Reinhard Klumpp besteht darauf, dass er alles richtig mache. Auch sein Vermieter, Alfred Eger, bestätigt das. Er selbst war bei der Begehung mit dem Umweltamt dabei und habe sich noch nie an Gerüchen oder dem Geräusch gestört. "Wenn jemand, der direkt an der Seepromenade lebt, eine gewisse Geräuschkulisse nicht akzeptiert, dann sollte er besser aufs Land ziehen", so Alfred Eger. Er erzählt, dass es schon seit Jahren Probleme mit seinem Nachbarn Anton Rüdel gebe. "Er beschwert sich eigentlich über alles und jedes. Mal ist es der Müll, mal etwas anderes. Rüdel neigt zu emotionalen Handlungen", sagt Eger und fügt hinzu, dass es einen Grundärger gebe, seitdem Anton Rüdel in Friedrichshafen seßhaft geworden sei.

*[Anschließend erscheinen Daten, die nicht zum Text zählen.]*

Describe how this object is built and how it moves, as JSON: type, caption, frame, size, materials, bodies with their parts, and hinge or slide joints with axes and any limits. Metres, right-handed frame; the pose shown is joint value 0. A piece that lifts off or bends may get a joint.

Reinhard Klumpp hat übrigens ebenfalls eine Anzeige vorbereitet, die in den nächsten Tagen bei der Polizei eintrudeln soll. Sie lautet auf Körperverletzung und Sachbeschädigung. Denn Anton Rüdel, so Klumpp, habe seine Gäste vom Balkon aus mit einem Mayonnaisen-Glas und einer Olivenölflasche beworfen, einmal sogar einen Eimer Wasser von oben auf die Terrasse geschüttet. "Anton Rüdel ist der größte Querulant, der mir in 50 Jahren untergekommen ist", so sein Resümee. Dieser Kleinkrieg wird wohl demnächst vor Gericht ausgefochten. Ob es dabei aber einen Sieger geben wird ist ungewiss.
Die TA Lärm
Die Technische Anleitung zum Schutz gegen Lärm, kurz TA Lärm, ist eine Verwaltungsvorschrift, die dem Schutz der Allgemeinheit und der Nachbarschaft vor schädlichen Umwelteinwirkungen durch Geräusche dient. Die TA Lärm kommt bei Genehmigungsverfahren von Gewerbe- und Industrieanlagen zur Anwendung. Für urbane Gebiete sieht die TA Lärm tagsüber, in der Zeit von 6 bis 22 Uhr, einen Grenzwert von 63 Dezibel (dB) vor, nachts einen Grenzwert von 45 Dezibel. Einzelne kurzzeitige Geräuschspitzen dürfen die Richtwerte am Tag um nicht mehr als 30 dB und in der Nacht um nicht mehr als 20 dB überschreiten. Die Gaststättenerlaubnis der Stadt Friedrichshafen aus dem Jahr 1994 sieht vor, dass die Dachluken der Küchenräume des Bella Vista geschlossen bleiben müssen.